╭─ Data for the task
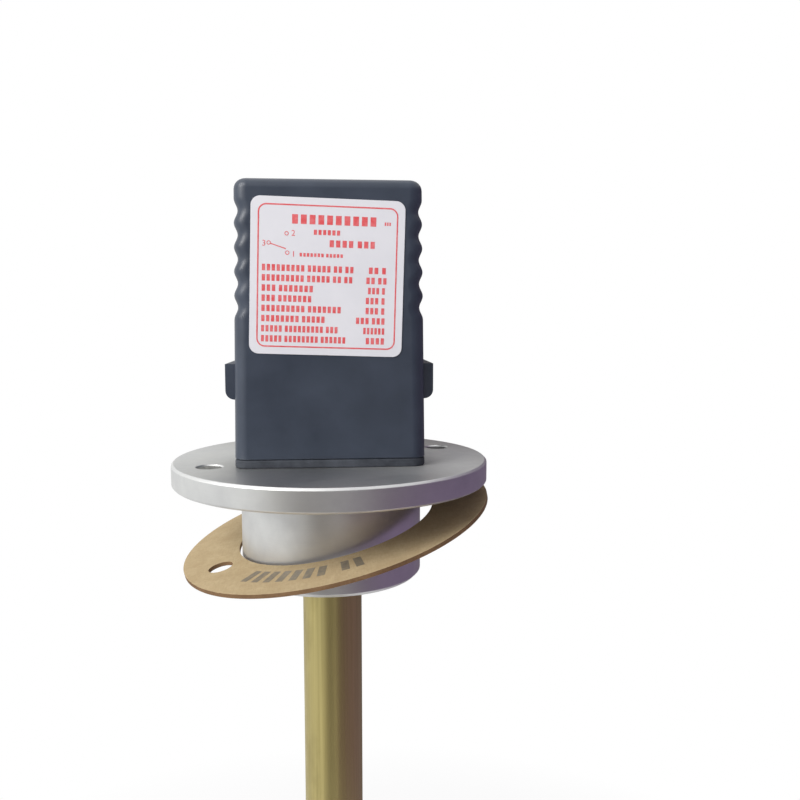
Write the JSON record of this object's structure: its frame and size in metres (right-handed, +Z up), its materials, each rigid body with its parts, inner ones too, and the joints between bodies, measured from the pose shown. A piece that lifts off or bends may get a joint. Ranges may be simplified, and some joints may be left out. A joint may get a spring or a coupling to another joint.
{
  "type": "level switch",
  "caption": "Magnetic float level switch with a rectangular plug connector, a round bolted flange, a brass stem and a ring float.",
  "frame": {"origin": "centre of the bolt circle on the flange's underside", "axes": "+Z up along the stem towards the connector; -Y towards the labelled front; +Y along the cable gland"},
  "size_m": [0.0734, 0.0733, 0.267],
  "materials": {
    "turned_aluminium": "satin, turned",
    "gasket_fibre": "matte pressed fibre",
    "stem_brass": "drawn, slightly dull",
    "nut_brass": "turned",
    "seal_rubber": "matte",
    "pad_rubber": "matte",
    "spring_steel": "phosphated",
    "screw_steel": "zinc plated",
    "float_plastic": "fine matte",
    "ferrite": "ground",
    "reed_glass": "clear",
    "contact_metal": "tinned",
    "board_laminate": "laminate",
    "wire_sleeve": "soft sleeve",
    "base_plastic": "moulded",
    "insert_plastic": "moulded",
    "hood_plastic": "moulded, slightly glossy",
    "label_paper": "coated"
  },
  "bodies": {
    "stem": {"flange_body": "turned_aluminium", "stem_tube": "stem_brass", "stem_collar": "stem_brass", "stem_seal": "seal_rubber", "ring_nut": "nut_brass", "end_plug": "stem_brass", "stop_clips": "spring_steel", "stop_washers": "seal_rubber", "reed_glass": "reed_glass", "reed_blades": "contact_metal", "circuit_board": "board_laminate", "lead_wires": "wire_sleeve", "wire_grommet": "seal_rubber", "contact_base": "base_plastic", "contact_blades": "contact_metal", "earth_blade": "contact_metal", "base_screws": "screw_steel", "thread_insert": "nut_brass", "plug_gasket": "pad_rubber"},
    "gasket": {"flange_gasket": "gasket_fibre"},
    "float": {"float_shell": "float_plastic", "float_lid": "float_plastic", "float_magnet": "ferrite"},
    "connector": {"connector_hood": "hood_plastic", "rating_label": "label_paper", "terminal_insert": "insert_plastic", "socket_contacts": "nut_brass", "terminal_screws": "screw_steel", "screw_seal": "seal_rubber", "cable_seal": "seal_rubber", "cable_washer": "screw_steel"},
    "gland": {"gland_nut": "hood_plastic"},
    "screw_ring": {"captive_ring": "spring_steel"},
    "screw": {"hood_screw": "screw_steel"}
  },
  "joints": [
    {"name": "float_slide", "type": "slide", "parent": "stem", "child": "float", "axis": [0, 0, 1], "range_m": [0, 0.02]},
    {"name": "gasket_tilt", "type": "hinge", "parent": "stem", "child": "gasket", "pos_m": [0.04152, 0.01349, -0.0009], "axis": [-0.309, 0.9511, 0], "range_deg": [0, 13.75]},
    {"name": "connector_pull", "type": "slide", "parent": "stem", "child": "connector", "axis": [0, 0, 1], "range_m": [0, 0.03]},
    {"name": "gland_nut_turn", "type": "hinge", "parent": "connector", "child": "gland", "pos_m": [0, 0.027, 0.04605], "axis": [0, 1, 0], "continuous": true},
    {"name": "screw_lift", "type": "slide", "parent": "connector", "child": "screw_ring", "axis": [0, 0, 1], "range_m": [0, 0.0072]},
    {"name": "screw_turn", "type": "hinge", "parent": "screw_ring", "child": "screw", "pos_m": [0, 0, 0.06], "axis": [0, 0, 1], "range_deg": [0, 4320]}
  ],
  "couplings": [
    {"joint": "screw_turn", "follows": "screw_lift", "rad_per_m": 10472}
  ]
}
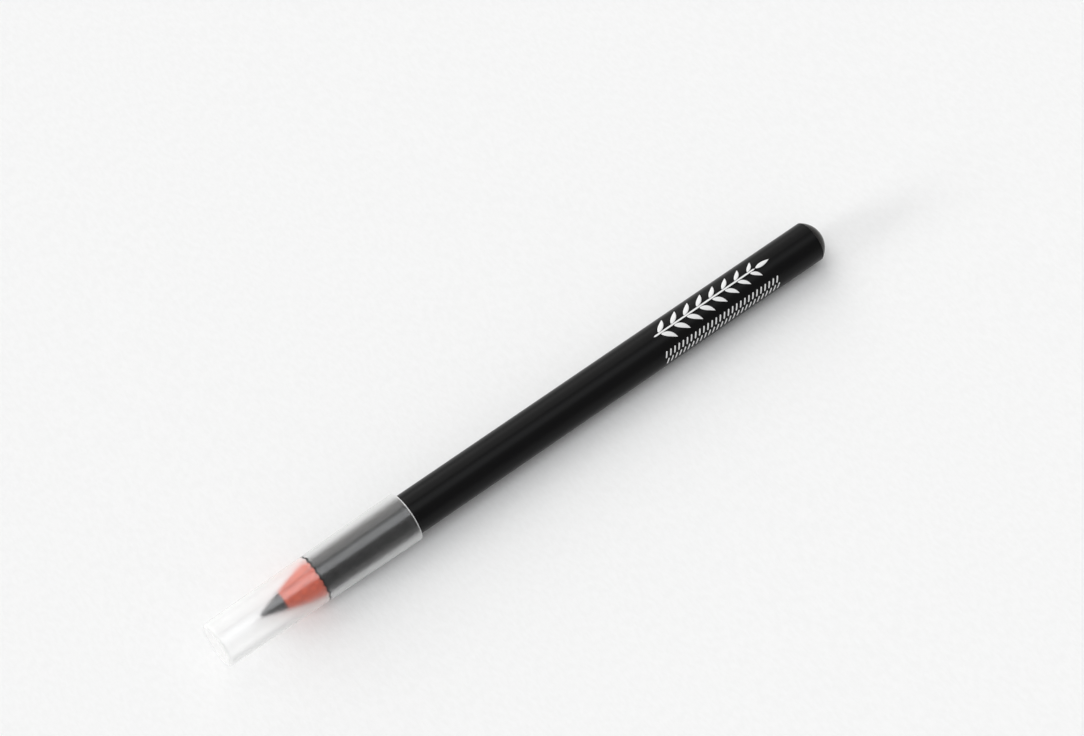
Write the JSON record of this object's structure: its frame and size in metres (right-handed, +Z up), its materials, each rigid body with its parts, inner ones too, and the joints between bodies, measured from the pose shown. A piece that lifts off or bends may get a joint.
╰─
**Stated task**
Quote the listing in full, please, keeping every line exact.

**Result for this task**
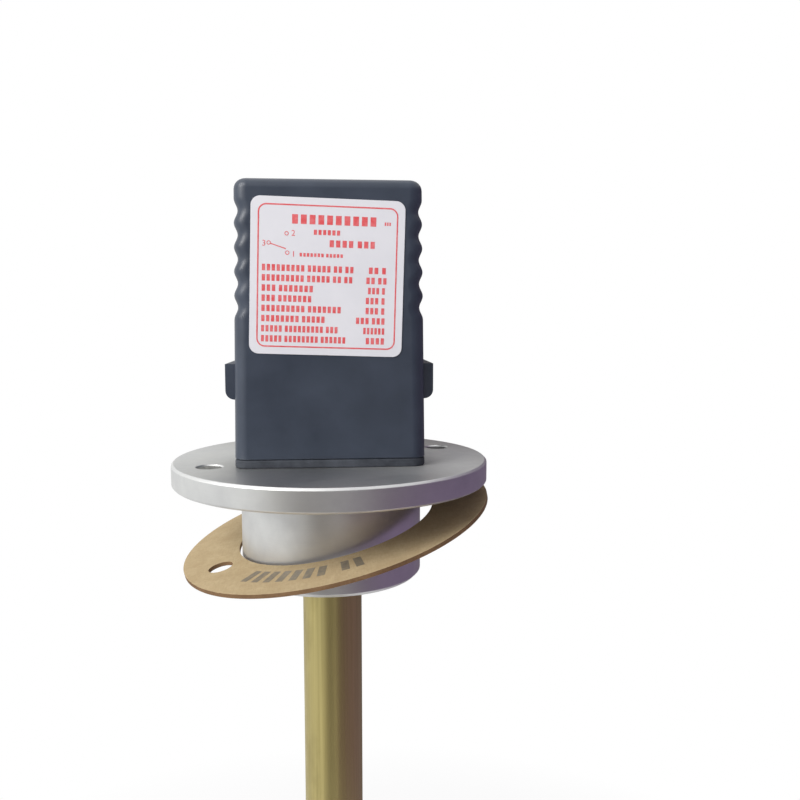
Write the JSON record of this object's structure: its frame and size in metres (right-handed, +Z up), its materials, each rigid body with its parts, inner ones too, and the joints between bodies, measured from the pose shown. A piece that lifts off or bends may get a joint. Ranges may be simplified, and some joints may be left out. A joint may get a spring or a coupling to another joint.
{
  "type": "level switch",
  "caption": "Magnetic float level switch with a rectangular plug connector, a round bolted flange, a brass stem and a ring float.",
  "frame": {"origin": "centre of the bolt circle on the flange's underside", "axes": "+Z up along the stem towards the connector; -Y towards the labelled front; +Y along the cable gland"},
  "size_m": [0.0734, 0.0733, 0.267],
  "materials": {
    "turned_aluminium": "satin, turned",
    "gasket_fibre": "matte pressed fibre",
    "stem_brass": "drawn, slightly dull",
    "nut_brass": "turned",
    "seal_rubber": "matte",
    "pad_rubber": "matte",
    "spring_steel": "phosphated",
    "screw_steel": "zinc plated",
    "float_plastic": "fine matte",
    "ferrite": "ground",
    "reed_glass": "clear",
    "contact_metal": "tinned",
    "board_laminate": "laminate",
    "wire_sleeve": "soft sleeve",
    "base_plastic": "moulded",
    "insert_plastic": "moulded",
    "hood_plastic": "moulded, slightly glossy",
    "label_paper": "coated"
  },
  "bodies": {
    "stem": {"flange_body": "turned_aluminium", "stem_tube": "stem_brass", "stem_collar": "stem_brass", "stem_seal": "seal_rubber", "ring_nut": "nut_brass", "end_plug": "stem_brass", "stop_clips": "spring_steel", "stop_washers": "seal_rubber", "reed_glass": "reed_glass", "reed_blades": "contact_metal", "circuit_board": "board_laminate", "lead_wires": "wire_sleeve", "wire_grommet": "seal_rubber", "contact_base": "base_plastic", "contact_blades": "contact_metal", "earth_blade": "contact_metal", "base_screws": "screw_steel", "thread_insert": "nut_brass", "plug_gasket": "pad_rubber"},
    "gasket": {"flange_gasket": "gasket_fibre"},
    "float": {"float_shell": "float_plastic", "float_lid": "float_plastic", "float_magnet": "ferrite"},
    "connector": {"connector_hood": "hood_plastic", "rating_label": "label_paper", "terminal_insert": "insert_plastic", "socket_contacts": "nut_brass", "terminal_screws": "screw_steel", "screw_seal": "seal_rubber", "cable_seal": "seal_rubber", "cable_washer": "screw_steel"},
    "gland": {"gland_nut": "hood_plastic"},
    "screw_ring": {"captive_ring": "spring_steel"},
    "screw": {"hood_screw": "screw_steel"}
  },
  "joints": [
    {"name": "float_slide", "type": "slide", "parent": "stem", "child": "float", "axis": [0, 0, 1], "range_m": [0, 0.02]},
    {"name": "gasket_tilt", "type": "hinge", "parent": "stem", "child": "gasket", "pos_m": [0.04152, 0.01349, -0.0009], "axis": [-0.309, 0.9511, 0], "range_deg": [0, 13.75]},
    {"name": "connector_pull", "type": "slide", "parent": "stem", "child": "connector", "axis": [0, 0, 1], "range_m": [0, 0.03]},
    {"name": "gland_nut_turn", "type": "hinge", "parent": "connector", "child": "gland", "pos_m": [0, 0.027, 0.04605], "axis": [0, 1, 0], "continuous": true},
    {"name": "screw_lift", "type": "slide", "parent": "connector", "child": "screw_ring", "axis": [0, 0, 1], "range_m": [0, 0.0072]},
    {"name": "screw_turn", "type": "hinge", "parent": "screw_ring", "child": "screw", "pos_m": [0, 0, 0.06], "axis": [0, 0, 1], "range_deg": [0, 4320]}
  ],
  "couplings": [
    {"joint": "screw_turn", "follows": "screw_lift", "rad_per_m": 10472}
  ]
}
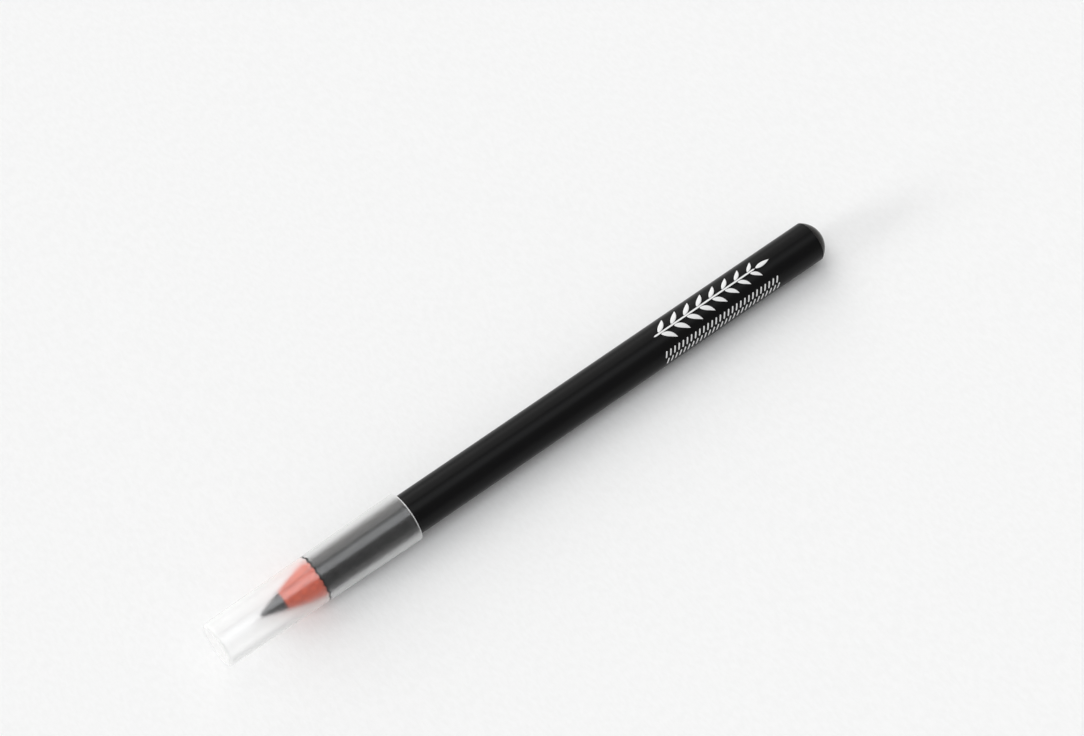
Write the JSON record of this object's structure: its frame and size in metres (right-handed, +Z up), its materials, each rigid body with its parts, inner ones too, and the joints between bodies, measured from the pose shown. A piece that lifts off or bends may get a joint.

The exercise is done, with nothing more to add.